Perhaps more than any other brand, Wendy’s has managed to become part of meme culture. And not in a killed-by-the-locals-and-cooked-in-the-communal-stew kind of way, either. The brand has genuinely been accepted by the tribe. Meme culture and Superego networks have an interesting relationship, and in some counterintuitive ways, much of the humor that thrives within Id networks also succeeds at propagating in Superego networks. Sometimes that’s because self-deprecating humor is an aspect of many people’s Superegos, sometimes it’s because being in the know about cutting-edge meme culture is an ideal for some people, and sometimes it’s because Superego networks tend to have a significant representation of anonymous profiles. Regardless, Wendy’s succeeds in driving massive amounts of engagement by understanding and contributing to meme culture.

One of the easiest places for brands to fail in meme culture is incorrectly using a meme machine. Whether it’s messing with the cadence of the text, using the wrong font, or misusing the sentiment of the original meme altogether, getting the meme machine right requires patience and attention to detail. When Wendy’s demonstrates that it has mastered a meme by successfully adapting a new format, the people who engage with the branded meme are expressing two things. First, Wendy’s has made an entertaining meme that’s relevant to meme culture. And second, I’m in on the joke too. Because meme culture uses ideas and meme machines to define boundaries, and because those memes are constantly evolving, people identified with meme culture have an incentive to continue to demonstrate their membership in the tribe. Wendy’s has learned to speak the language fluently.

Meme culture truly does represent a new language, and learning to speak a new language isn’t easy. When we’re learning something new, we’re bound to make missteps. Inevitably, as Wendy’s has honed its brand voice and meme culture-related content, the brand has made mistakes. And undoubtedly, the Wendy’s team has received messages along the lines of, “Get out of meme culture—you don’t belong here.” There are plenty of social media teams who hear that feedback a couple times and scrap the strategy. But not Wendy’s. Wendy’s doesn’t back down when its content is critiqued, and that’s absolutely vital to maintaining a respectable demeanor in Superego space. That’s not to say that Wendy’s doesn’t take care of customers who’ve had bad orders. When something goes wrong, the brand responds with a sincere message along the lines of, “This isn’t the service we expect. Please DM us with the location and your contact info so we can look into this further.” But Wendy’s is known for its Twitter roasts.

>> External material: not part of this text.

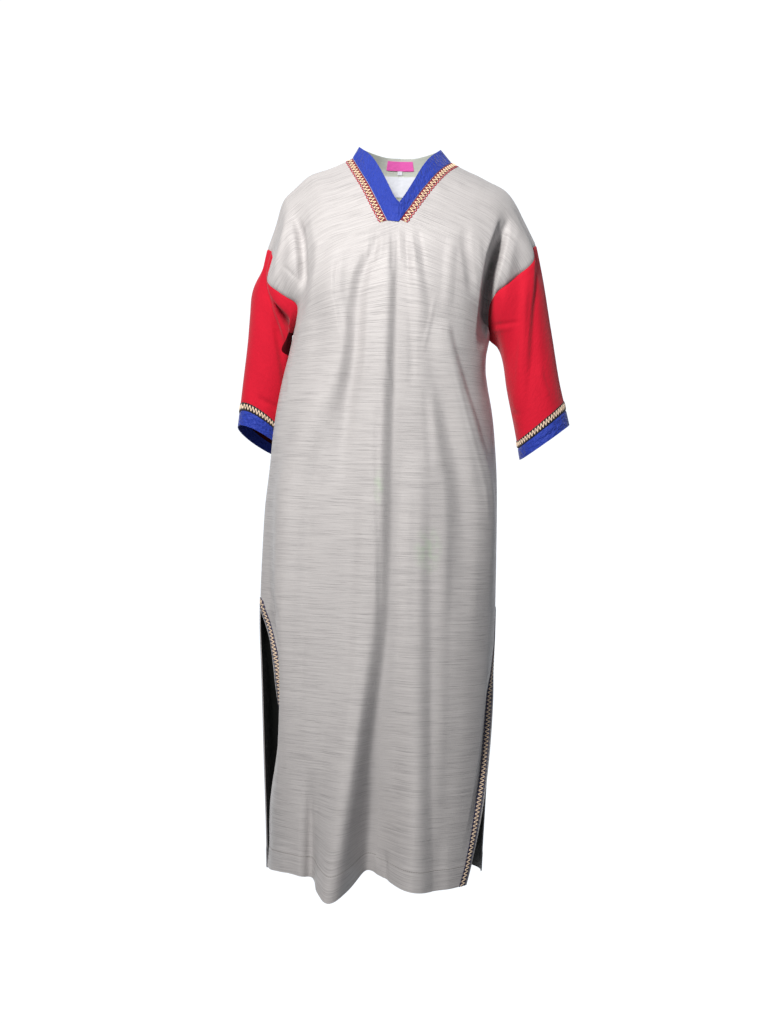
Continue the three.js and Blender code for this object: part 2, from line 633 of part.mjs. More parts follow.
function facingGrid() {
  const rows = facingLines().map((nodes, i) => {
    const narrow = Math.abs(i - (NECK_COLUMNS - 1)) / NECK_COLUMNS;
    const depth = FACING_DEPTH * (1 - narrow ** 2);
    const [top, middle, ...panel] = nodes;
    return [between(top, middle, 0.05), middle, panel[0],
      ...[0.35, 0.7, 1].map((t) => walk(panel, t * depth))];
  });
  return facedGrid(rows);
}

// A flat label on the facing: half its width either side of the middle, top and foot depths.
function labelGrid(halfWidth, top, foot) {
  const lines = facingLines();
  const middle = NECK_COLUMNS - 1;
  const spacing = lines[middle][0].p.distanceTo(lines[middle + 1][0].p);
  const at = (offset, depth) => {
    const place = middle + offset / spacing;
    const i = Math.floor(place);
    return between(walk(lines[i], depth), walk(lines[i + 1], depth), place - i);
  };
  const rows = [-1, 0, 1].map((k) => [top, (top + foot) / 2, foot].map((depth) => (
    at(k * halfWidth, depth))));
  return facedGrid(rows);
}

addWall('neck_facing', [facingGrid()], MATERIALS.facing, FACING_RISE, TRIM_WALL);
addWall('woven_label', [labelGrid(24, 4, 23)], MATERIALS.sizeLabel, LABEL_RISE, TRIM_WALL);
addWall('size_tab', [labelGrid(4, 23.8, 30.5)], MATERIALS.whiteLabel, LABEL_RISE, TRIM_WALL);
addWall('printed_label', [labelGrid(24, 34, 74)], MATERIALS.whiteLabel, LABEL_RISE, TRIM_WALL);

export default gandoura;
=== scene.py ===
"""The looks of a long gandoura of slubbed cloth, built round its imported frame.

Sizes are millimetres until a mesh is made, and metres from there on. +Z is up, the front
faces -Y and the wearer's left is +X. The shape tables are the construction's own, so each
piece of cloth lies on its solid, on a finer grid and with the small creases added.
"""
import math

import bpy
import numpy as np
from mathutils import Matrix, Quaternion, Vector


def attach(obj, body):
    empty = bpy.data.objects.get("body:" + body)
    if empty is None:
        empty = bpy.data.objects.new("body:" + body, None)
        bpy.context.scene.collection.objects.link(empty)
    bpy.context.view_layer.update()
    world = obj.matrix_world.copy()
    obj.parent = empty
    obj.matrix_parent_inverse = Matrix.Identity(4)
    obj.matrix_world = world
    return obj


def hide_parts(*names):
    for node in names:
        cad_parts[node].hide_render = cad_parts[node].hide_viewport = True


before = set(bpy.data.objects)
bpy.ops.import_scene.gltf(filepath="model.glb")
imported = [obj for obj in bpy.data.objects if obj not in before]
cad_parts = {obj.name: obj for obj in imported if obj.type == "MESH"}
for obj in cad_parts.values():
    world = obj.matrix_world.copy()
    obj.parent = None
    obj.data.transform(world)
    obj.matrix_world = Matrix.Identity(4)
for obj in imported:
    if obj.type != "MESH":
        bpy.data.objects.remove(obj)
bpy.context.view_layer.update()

MM = 0.001

# ---------------------------------------------------------------- driving sizes
CLOTH_WALL = 1.1
BAND_WALL = 1.8
TRIM_BACKING = 0.45

ARMPIT_DROP = 356  # drops are measured down from the tops of the shoulders
SLIT_TOP_DROP = 879
HEM_FRONT_DROP = 1366
HEM_BACK_DROP = 1376

UPPER_ROWS = 10  # the construction's rows: shoulder to armpit,
MIDDLE_ROWS = 9  # armpit to the top of the side slits,
SLIT_ROWS = 11  # top of the slits to the hem
CORNER_ROW = 5  # neckline row at the foot of each band
PANEL_COLUMNS = 14
NECK_COLUMNS = 4
FINE_UPPER, FINE_MIDDLE, FINE_SLIT = 8, 9, 8  # fine rows to each of them
FINE_PANEL, FINE_NECK = 6, 3  # fine columns to each of them
FINE_SLEEVE, FINE_CUFF = 12, 8
BAND_COLUMNS = 11  # across the neck band

SECTION_POWER = 0.85  # of the section's sine and cosine: 1 is an ellipse, and less is fuller
SHARE_POWER = 1.2  # sets the columns of a panel closer to its middle
SWING_POWER = 1.3

BRAID_WIDTH = 15
SLIT_RIM = 5  # cloth that shows between a slit's edge and its braid
NECK_RIM = 0.8  # the same, between a neck band and its braid
HEM_TURNING = 38
FACING_DEPTH = 62
SEAM_SHAPE_REACH = 0.32  # share of the sleeve that still has something of its seam's shape

# Easing of the bend where the shoulders meet the body: fine rows it reaches to either side,
# rounds of smoothing, their strength, and the part of the reach that has it in full. It fades
# out between two shares of the half section, so the side seam keeps its place.
EASE_ROWS, EASE_ROUNDS, EASE_STRENGTH, EASE_CORE = 16, 220, 0.5, 0.4
EASE_SIDE = (0.74, 0.94)

EVEN_ROUNDS = 90  # rounds of evening the normals, so that folds don't cross their neighbours
CREASE_POINTS = 25  # points that a crease's path is read at
CREASE_FADE = 0.3  # share of its length in which a crease fades in, and out again
WAVE_HEIGHT = 0.35
BAND_CALM = 0.25  # how much of the small creases the stiffer neck band takes up
POCKET_FACING = (-0.05, 0.2)  # how squarely cloth faces front before a pocket takes it along

# Sewn relief: how deep a line lies and its half width, or how proud the turned hem stands.
SLEEVE_SEAM = (1.1, 2.6)
SIDE_SEAM = (0.8, 3)
NECK_SEAM = (0.6, 3)
HEM_STEP, HEM_STEP_WIDTH = 0.7, 2


# ---------------------------------------------------------------- tables and distances
def table(names, rows):
    """A table to read with read_table: the names of its columns, and its rows."""
    return names.split(), np.array(rows, float)


def read_table(lookup, key):
    """Smooth reading of a table between its rows; the first column is the key."""
    names, rows = lookup
    keys = rows[:, 0]
    at = np.clip(key, keys[0], keys[-1])
    i = np.clip(np.searchsorted(keys, at, side="right") - 1, 0, len(keys) - 2)
    span = (keys[i + 1] - keys[i])[..., None]
    t = (at - keys[i])[..., None] / span
    numbers = np.arange(len(keys))
    before, after = rows[np.maximum(numbers - 1, 0)], rows[np.minimum(numbers + 1, numbers[-1])]
    slopes = (after - before) / (after[:, :1] - before[:, :1])
    ease = t * t * (3 - 2 * t)
    value = rows[i] + (rows[i + 1] - rows[i]) * ease
    value += t * (1 - t) * span * ((1 - t) * slopes[i] - t * slopes[i + 1])
    return {name: value[..., c] for c, name in enumerate(names) if c}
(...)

When one user provoked the Wendy’s account with, “If you reply I will buy the whole Wendy’s menu right now,” the brand responded, “Prove it.”24 The original poster retorted with a photo of a trash bag and the caption, “Here’s your proof Image.” Wendy’s clapped back with, “Thanks for sharing your baby pictures.” That response alone generated over 3,000 retweets and over 15,000 likes. While the tactic is hilarious and engaging in its execution, the mindset is actually deeply important in Superego space. It says, “We’re confident in our brand. We won’t be bullied.” And let there be no doubt—brands get bullied on Twitter all the time.

Unfortunately, most brands are so apologetic in social media that they seem guilty just for occupying space. Some people respond negatively to the memes Wendy’s posts, but it takes that feedback in stride, and when appropriate, isn’t afraid to jab back. As brands, we need to understand the difference between genuine, widespread backlash and a handful of negative comments. To demand respect within the culture, we need to stand steadfastly behind what we say, and we need to exhibit brand behaviors that align with what we say our brand is.

When we’re organized around profiles that facilitate self-representation, we are connected to our offline identities and to many of our offline friends, and we have the potential to reach a world of people we don’t yet know, it’s natural for us to manifest an ideal version of ourselves. We’re not dishonest in Superego space. We just tend to embody a more curated persona than we do in networks based on mutual connection and anonymous exploration. As brands looking to engage audiences in Superego space, we need to find ways to align with people’s ideal selves—or find a way to allow our brand to represent something related to our audience’s ideal selves.

Superego space puts us in a mode of emergent self-representation. The photos we share, the content we engage, and the friends with whom we interact are the ways we define ourselves to the broader network. As brands, we must not only find ways to add value for our audiences’ ideal selves, we must also maintain our authenticity and consistency. Finding ways to add value in Superego space requires a strategic understanding not only of who the audience is but who they aspire to be. If we can find a way to help our audience express their aspirational selves, engagement will follow naturally.

KEY TAKEAWAYS

   Superego networks are ones in which we’re usually identifiable as our offline selves, have some connection to the people we know offline, and simultaneously have the potential to reach an entire network of people we don’t know yet. We’re representing idealized versions of ourselves.

   To drive engagement in Superego networks, we have to create content that aligns with some aspect of people’s ideal selves. That requires an honest, self-aware understanding of what our brand represents.

   Nearly every piece of content with which a person engages in Superego space is in some way badgeworthy.

   Social status is extremely important in Superego networks, and we can demonstrate our status through high levels of engagement, growing our following, and partnering with other reputable influencers and brands.

   Influencer integrations can be strong tactics for building relevance and lifting social status, but they must feel organic in order to meaningfully sway opinions.